==== DATA SHOWN

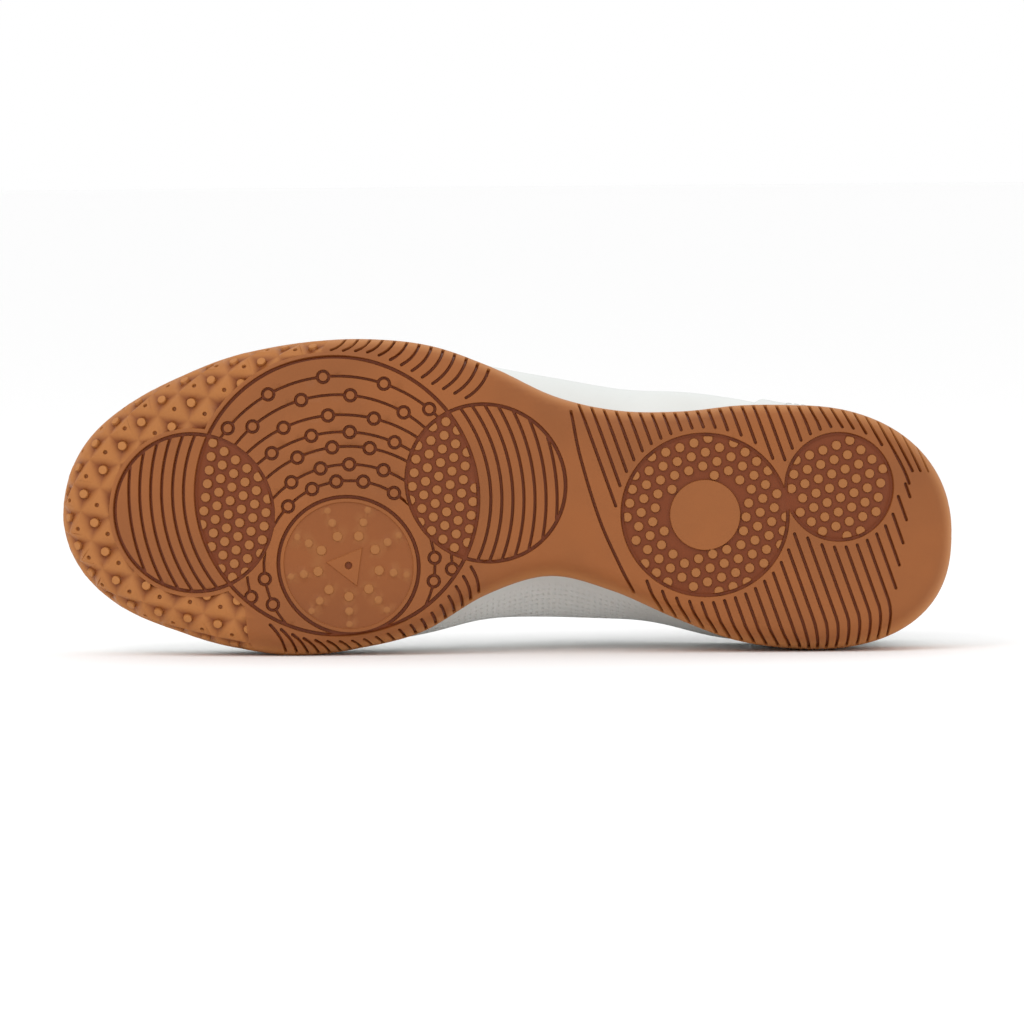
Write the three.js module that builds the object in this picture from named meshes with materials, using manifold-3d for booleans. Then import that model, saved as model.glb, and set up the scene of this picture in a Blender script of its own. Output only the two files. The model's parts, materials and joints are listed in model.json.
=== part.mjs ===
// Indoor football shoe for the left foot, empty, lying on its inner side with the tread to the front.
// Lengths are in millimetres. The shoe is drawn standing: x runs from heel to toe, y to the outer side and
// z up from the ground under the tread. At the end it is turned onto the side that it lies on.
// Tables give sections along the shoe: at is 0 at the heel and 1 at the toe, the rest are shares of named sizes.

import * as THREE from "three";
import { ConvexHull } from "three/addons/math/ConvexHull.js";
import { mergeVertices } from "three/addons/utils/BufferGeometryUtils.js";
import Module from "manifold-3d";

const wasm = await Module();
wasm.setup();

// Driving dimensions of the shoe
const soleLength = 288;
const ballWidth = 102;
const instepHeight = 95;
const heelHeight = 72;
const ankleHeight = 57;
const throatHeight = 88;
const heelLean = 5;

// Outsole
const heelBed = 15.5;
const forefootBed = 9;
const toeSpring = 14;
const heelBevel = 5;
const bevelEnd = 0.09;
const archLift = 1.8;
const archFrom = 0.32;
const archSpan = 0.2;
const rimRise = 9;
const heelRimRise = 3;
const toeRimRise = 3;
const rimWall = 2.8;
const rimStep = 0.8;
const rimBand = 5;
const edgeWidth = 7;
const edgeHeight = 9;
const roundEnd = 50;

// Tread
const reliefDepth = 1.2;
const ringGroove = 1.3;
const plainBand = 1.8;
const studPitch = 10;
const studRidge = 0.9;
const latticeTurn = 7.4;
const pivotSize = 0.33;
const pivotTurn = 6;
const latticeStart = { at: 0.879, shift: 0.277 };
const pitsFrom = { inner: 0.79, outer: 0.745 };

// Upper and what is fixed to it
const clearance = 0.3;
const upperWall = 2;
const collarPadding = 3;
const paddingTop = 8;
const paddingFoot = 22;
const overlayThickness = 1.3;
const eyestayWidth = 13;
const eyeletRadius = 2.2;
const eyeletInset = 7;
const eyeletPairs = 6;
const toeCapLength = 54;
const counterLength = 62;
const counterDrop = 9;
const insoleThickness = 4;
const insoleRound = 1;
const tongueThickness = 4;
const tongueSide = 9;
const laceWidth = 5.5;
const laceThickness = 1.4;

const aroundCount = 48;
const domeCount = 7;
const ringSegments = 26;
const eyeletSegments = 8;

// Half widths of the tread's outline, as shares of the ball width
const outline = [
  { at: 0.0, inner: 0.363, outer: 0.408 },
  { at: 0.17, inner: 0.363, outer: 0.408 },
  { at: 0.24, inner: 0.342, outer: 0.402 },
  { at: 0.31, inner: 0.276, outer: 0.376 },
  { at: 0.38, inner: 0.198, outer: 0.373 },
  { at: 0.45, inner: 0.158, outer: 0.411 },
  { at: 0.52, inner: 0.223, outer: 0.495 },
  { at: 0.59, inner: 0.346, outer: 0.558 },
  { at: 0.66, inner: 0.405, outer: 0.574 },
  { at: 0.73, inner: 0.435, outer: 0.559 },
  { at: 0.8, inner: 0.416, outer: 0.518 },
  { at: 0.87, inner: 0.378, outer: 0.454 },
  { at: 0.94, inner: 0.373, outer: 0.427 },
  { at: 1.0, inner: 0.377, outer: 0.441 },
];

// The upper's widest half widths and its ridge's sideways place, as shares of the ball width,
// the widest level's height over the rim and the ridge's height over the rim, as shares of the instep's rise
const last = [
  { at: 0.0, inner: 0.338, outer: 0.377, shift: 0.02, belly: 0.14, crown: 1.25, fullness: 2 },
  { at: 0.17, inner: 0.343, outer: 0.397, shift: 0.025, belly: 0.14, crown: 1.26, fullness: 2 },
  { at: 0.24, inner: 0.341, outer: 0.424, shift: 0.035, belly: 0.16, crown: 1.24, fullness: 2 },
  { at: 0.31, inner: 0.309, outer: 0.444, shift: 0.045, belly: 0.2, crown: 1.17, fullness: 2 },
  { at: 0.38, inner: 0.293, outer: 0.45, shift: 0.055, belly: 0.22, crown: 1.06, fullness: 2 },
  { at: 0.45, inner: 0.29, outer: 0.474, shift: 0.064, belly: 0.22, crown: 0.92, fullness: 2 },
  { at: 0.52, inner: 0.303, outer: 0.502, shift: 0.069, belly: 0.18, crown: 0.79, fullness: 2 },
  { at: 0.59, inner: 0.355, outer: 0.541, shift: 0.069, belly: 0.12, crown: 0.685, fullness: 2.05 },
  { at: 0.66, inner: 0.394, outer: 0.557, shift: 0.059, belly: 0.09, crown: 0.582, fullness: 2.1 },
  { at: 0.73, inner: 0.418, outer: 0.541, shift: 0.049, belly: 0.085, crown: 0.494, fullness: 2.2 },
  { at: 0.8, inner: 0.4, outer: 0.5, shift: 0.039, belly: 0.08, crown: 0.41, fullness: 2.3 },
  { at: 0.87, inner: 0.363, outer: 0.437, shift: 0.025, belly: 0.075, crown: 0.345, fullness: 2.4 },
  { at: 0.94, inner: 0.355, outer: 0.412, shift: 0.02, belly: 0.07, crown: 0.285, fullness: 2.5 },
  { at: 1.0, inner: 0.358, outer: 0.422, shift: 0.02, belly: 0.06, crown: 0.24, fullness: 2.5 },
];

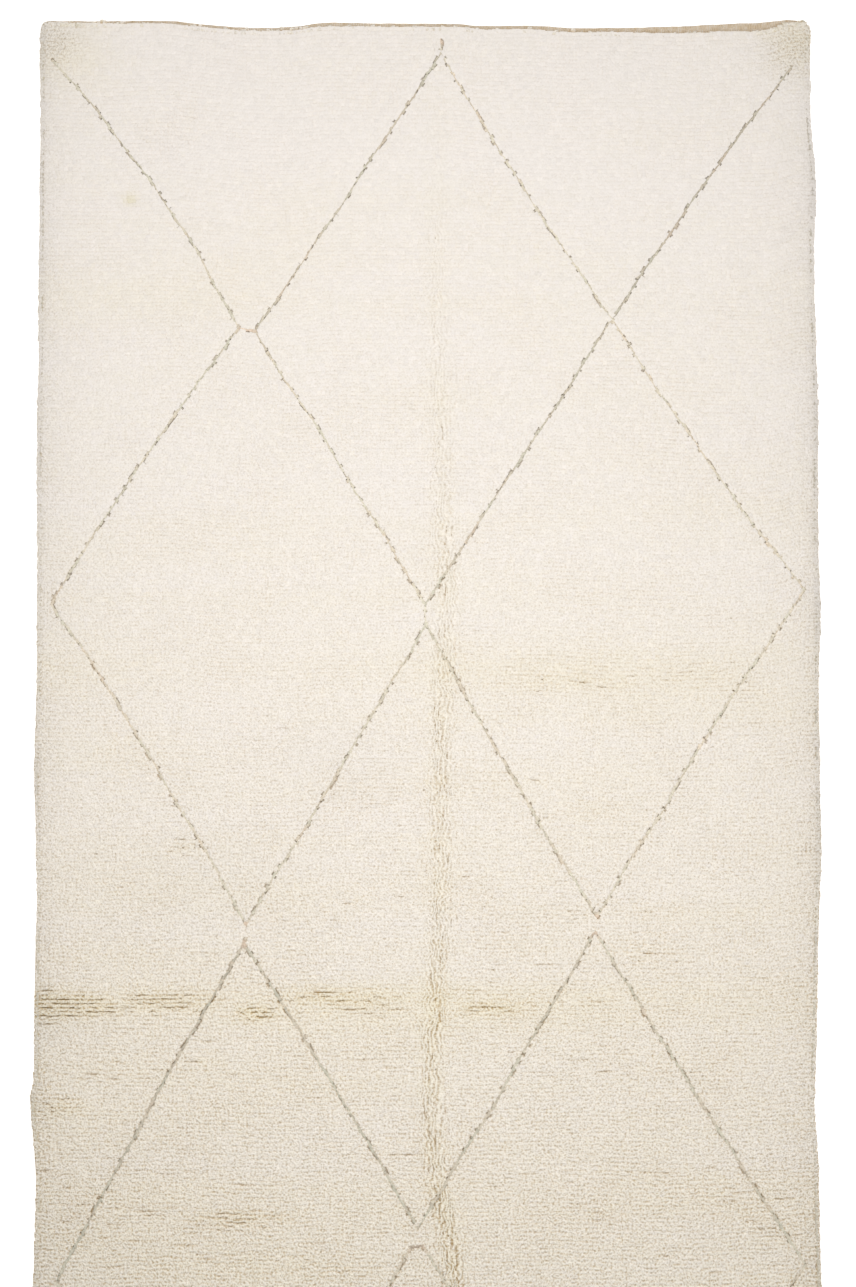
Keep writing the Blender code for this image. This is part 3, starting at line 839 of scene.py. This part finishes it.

========

Take each line of the material that contains the word "with" and list it.

## COMPLETE RESPONSE
Write the three.js module that builds the object in this picture from named meshes with materials, using manifold-3d for booleans. Then import that model, saved as model.glb, and set up the scene of this picture in a Blender script of its own. Output only the two files. The model's parts, materials and joints are listed in model.json.
// Indoor football shoe for the left foot, empty, lying on its inner side with the tread to the front.